Alex enters Doc's apartment and looks around. Doc calls her from a payphone and tells her that the sunrise paintings were inspired by her, and has her retrieve a shoebox full of cash that he saved for her future. He tells her that he loves her, but that she might not see him for a while. Doc and Val walk down the street; Doc cannot bring himself to kill Val, so they decide to kill Claphands. They open fire on his men and his warehouse; the villains return fire.

==Release==
The film premiered at the Chicago International Film Festival on October 12, 2012, and was shown at the Mill Valley Film Festival.

===Home media===
The film was released in the United States by Lionsgate Home Entertainment on DVD and Blu-ray on May 21, 2013.

==Reception==
On review aggregator Rotten Tomatoes, 37% of 104 critics gave the film a positive review, with an average rating of 5.1/10. The website's critics consensus reads: "Stand Up Guys largely wastes its talented cast in a resolutely mediocre comedy hampered by messy direction and a perfunctory script." Metacritic, which uses a weighted average, assigned the film a score of 41 out of 100, based on 32 critics, indicating "mixed or average" reviews.
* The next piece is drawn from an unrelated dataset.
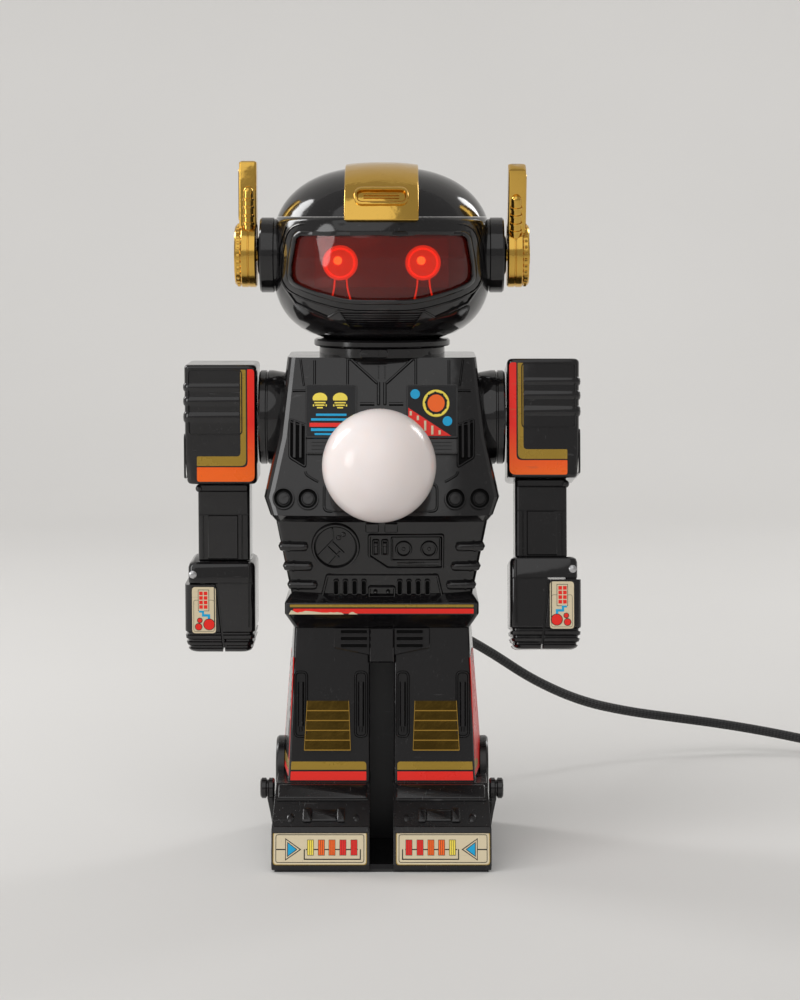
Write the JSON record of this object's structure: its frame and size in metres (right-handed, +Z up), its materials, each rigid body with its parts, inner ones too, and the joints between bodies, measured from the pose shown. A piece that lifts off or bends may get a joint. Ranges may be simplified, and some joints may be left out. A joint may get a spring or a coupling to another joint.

Slant Magazine gave the film two-and-a-half stars out of four:

Watching Christopher Walken, Al Pacino, and Alan Arkin sitting in a diner, talking about the old days, produces a certain kind of frisson, a comforting familiarity that springs from their collective decades of on-screen myth-making. Conversely, though, there's a profound sense of despair that stems from seeing the man who played Michael Corleone lying on a hospital bed with a pup-tent erection, leering at his doctor in a scene that feels ripped from a sub-Apatow VOD knockoff. Your mileage with Stand Up Guys will depend on how much despair you're willing to endure in order to get to the worthwhile stuff—scenes in which the rookie filmmakers get out of the way and let the veteran actors play off of each other.

Owen Gleiberman gave the film a grade of B− (on a scale of A+ to F), and concluded:

Directing his first dramatic feature, Fisher Stevens does his best to give these gravel-voiced legends room to strut their stuff. But that's the problem: The movie is too much of a wide-eyed, ramshackle homage to '70s-acting-class indulgence. It needed much more shape and snap. Still, when Alan Arkin joins the party as a dying colleague, his antics—at least once he gets behind the wheel of a stolen car—give the film a fuel injection. Stand Up Guys reminds you that these three are still way too good to collapse into shticky self-parody, even when they're in a movie that's practically begging them to.

Roger Ebert of the Chicago Sun-Times enjoyed the film, giving it three-and-a-half stars out of four, saying, "Apart from any objective ranking of the actors, Walken is a spice in any screenplay, and in 'Stand Up Guys,' there's room for at least as much spice as goulash. Director Fisher Stevens begins with a permissive screenplay by Noah Haidle that exists in no particular city, for no particular reason other than to give the actors the pleasure of riffing through more or less standard set-pieces."

Mick LaSalle of the San Francisco Chronicle gave the film one of its most glowing reviews, saying that it contains the "best performance[s] in years" by both Pacino and Walken; as LaSalle puts it, the film is "difficult to talk about. Say it's a movie about old gangsters, and you immediately imagine the other person thinking, 'It's sentimental.' Mention a scene in which the old gangsters show up at a brothel, and a whole other set of cliches come to mind. But Stand Up Guys is different. It introduces standard movie tropes only to subvert them and broaden them and bring out their truth."

At the 70th Golden Globe Awards, the film was nominated for a Best Original Song for "Not Running Anymore" by Jon Bon Jovi.